What made the city of Istanbul have meaning for me is now gone.”
Akçam, who has lived in exile since the 1970s, often visited Dink in Istanbul and stayed with him.
“I first met him in 1994, and he was very frustrated with the Armenian community. He wanted them to come out and say ‘we have a right to live here free of fear.’ Agos was calling for a new definition of Turkishness, a new way of
being a Turkish citizen. He spoke out against the government’s racist policies against Christians. Dink was a thorn in the side of the criminal complex, which we call the ‘deep state.’”
Some of Dink’s plans for the future are taking place in Turkey, according to Akçam. “We are establishing an institute for the study of Armenian culture, and setting up a publishing house that will publish memoirs from the 1930s and 1940s that document the Genocide.”
When Akçam visited Dink in early January 2007, the criminal investigation of Agos was already underway and Akçam begged him to go abroad. “I was very concerned but my friend was prepared to face his destiny,” he said. “At
that time, he had three main ideas.”
One was to set up a conference in the Armenian Diaspora that would be a free and open debate.
“He had discussed this with the European Parliament.
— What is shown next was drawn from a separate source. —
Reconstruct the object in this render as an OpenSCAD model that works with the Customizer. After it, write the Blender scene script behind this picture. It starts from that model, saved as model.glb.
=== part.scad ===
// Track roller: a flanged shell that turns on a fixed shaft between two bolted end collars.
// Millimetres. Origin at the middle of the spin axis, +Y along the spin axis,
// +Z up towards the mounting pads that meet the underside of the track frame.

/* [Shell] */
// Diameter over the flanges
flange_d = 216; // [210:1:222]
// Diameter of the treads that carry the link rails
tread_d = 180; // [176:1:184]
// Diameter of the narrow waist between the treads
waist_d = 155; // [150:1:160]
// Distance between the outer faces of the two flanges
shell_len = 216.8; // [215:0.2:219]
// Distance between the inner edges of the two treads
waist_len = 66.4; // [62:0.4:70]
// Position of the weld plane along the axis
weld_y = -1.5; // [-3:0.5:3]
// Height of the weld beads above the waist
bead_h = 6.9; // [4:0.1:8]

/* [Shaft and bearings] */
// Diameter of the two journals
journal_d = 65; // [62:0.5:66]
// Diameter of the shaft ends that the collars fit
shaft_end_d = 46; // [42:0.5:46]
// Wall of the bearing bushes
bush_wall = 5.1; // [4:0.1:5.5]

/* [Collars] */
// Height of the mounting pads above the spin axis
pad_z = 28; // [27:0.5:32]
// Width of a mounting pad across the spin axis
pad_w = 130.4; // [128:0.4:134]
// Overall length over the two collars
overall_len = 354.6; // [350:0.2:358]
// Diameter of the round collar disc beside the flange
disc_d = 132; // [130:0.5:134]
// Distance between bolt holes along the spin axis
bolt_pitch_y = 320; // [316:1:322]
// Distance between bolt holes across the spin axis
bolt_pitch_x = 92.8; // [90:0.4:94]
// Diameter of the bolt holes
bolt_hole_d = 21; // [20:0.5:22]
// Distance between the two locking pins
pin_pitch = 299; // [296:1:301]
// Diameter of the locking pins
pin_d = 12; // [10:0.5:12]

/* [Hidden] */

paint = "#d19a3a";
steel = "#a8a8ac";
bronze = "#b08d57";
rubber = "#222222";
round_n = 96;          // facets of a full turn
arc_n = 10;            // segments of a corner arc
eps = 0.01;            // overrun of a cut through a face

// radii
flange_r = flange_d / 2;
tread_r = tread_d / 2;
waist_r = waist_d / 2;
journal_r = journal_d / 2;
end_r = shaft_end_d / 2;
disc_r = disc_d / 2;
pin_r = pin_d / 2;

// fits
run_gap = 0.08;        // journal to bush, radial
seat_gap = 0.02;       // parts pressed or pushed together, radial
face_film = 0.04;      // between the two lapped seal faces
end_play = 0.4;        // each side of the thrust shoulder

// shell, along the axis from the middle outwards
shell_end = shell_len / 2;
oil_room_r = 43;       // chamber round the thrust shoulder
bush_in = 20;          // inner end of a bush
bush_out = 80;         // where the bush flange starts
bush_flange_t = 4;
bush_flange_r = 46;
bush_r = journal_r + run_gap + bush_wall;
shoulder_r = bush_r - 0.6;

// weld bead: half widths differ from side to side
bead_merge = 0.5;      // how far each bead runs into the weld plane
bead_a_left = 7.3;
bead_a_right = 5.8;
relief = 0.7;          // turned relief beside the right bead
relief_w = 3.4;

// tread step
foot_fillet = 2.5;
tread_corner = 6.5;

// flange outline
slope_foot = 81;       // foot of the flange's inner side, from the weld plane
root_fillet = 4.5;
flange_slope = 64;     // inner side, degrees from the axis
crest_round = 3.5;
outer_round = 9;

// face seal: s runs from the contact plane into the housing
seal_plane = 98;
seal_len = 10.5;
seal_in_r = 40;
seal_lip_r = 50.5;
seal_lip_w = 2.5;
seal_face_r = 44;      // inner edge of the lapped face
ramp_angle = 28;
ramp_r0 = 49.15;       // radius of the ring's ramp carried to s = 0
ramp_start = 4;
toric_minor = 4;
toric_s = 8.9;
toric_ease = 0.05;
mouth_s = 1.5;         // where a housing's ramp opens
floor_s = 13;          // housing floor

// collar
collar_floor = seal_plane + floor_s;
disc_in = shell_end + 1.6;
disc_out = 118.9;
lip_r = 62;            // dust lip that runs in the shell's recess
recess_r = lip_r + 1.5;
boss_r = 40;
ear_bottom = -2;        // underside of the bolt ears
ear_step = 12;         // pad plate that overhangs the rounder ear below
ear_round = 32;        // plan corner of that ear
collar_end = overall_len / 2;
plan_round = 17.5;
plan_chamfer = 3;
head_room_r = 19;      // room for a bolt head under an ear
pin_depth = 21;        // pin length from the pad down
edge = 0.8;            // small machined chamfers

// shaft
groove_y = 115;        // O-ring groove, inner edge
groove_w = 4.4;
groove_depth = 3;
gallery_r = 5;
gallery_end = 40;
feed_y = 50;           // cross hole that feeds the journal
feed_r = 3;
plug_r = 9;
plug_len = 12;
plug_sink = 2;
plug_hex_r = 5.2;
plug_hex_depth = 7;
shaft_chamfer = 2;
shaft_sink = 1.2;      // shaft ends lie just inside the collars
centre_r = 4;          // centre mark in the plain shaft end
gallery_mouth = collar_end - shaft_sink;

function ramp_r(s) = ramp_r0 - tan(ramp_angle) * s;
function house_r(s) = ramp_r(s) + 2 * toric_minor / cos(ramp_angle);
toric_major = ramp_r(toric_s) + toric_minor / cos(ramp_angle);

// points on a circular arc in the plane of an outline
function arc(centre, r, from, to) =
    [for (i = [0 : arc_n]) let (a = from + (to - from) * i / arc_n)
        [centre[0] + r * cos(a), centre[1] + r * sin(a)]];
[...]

What bothered him is that he felt the diaspora was indifferent to what was happening in Turkey. He wanted the diaspora to make a distinction between the Turkish state
and the Turkish people. He felt that the diaspora ignored the democratic tendencies in Turkish society.”
Dink’s second goal, said Akçam, was “to create a Turkish civil society initiative that would create diplomatic relations with Armenia. Dink didn’t think 1915 was the defining factor in the animosity between the two countries. He felt the real tension is not knowing how to proceed with each other today, Dink felt the problem was Ankara, where the government uses history to block normal relations. We have to work to normalize being a Turk and normalize being an Armenian. A resolution can be found in our current relations.”
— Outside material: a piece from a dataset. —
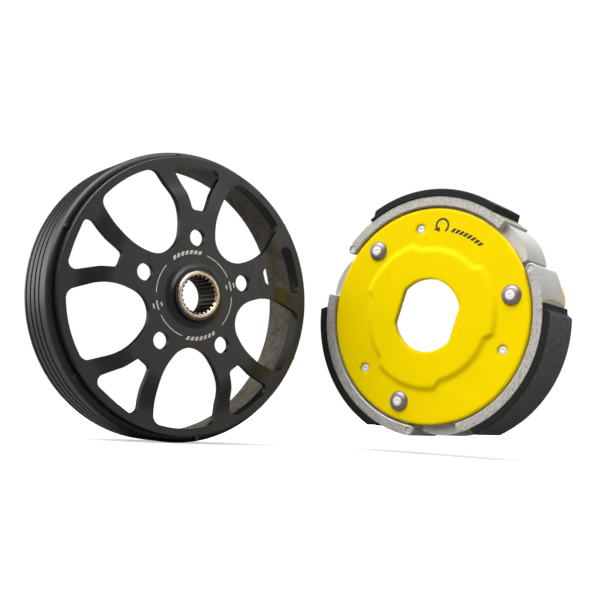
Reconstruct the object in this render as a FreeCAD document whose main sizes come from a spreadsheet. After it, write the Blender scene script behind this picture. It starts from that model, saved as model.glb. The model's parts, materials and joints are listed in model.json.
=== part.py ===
import FreeCAD, Part
import Sketcher
import math
import os

# Scooter clutch bell with its three-shoe centrifugal clutch.
# Model frame: the bell's bore axis is Y with its front facing -Y, +Z is up, and the
# origin is on that axis in the plane of the web's front face. Millimetres.
# Every piece is drawn with its own axis along local Z and its front towards +Z.

V = FreeCAD.Vector
doc = FreeCAD.newDocument("ClutchSet")
sheet = doc.addObject("Spreadsheet::Sheet", "Sizes")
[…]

His third goal was to use his defense at his trial as a referendum on the historical facts.
Although Dink avoided using the word “genocide,” he knew what happened, said Akçam.
“He was going to argue point by point that there was a genocide.”
Concluded Akçam, “His legacy is not only in his ideas but in the way he reached out to his listeners. His heart and home were in Istanbul, a place where we will build a city of peace and understanding. Hrant loved his Armenian people and all the people of Turkey. He wanted most of all to bring them together.”
During the question-and-answer period, Akçam defined the term “deep state” and explained that term refers to the military,bureaucratic complex within the government, a group that is not elected by the people yet controls
all policies. Said Akçam, “Governments come and go but the policies remain the same.”
He also insisted again that there is a difference between the Turkish society and the state and that Turkey was capable of the moral act of recognizing the Genocide, especially if the United States supports the democratic movement in Turkey. “The best thing would be the day that a memorial to Hrant could be erected on Turkey’s border, and the gates would open,” he said.
Kurkjian urged the audience to do more than simply remember and honor Dink. “There are so many organizations, especially here, that promote Armenian culture and history like NAASR [National Association for Armenian 30 Studies and Research], Project SAVE and ALMA [Armenian Library and Museum of America]. Go and visit them, see their collections that remind us of the past.”
And Mouradian reminded his listeners not “to forget the political aspect. The Armenian Genocide is an issue that profoundly touches all of us. Work with an organization, espouse action and individual initiation. Each and every
day, Armenians must make an effort to work Relief for change.”
The evening concluded with a reception.
Copies of Dink’s newspaper, Agos, and Akçam’s book, A Shameful Act: The Armenian Genocide and the Question of Turkish Responsibility, were on sale in the lobby.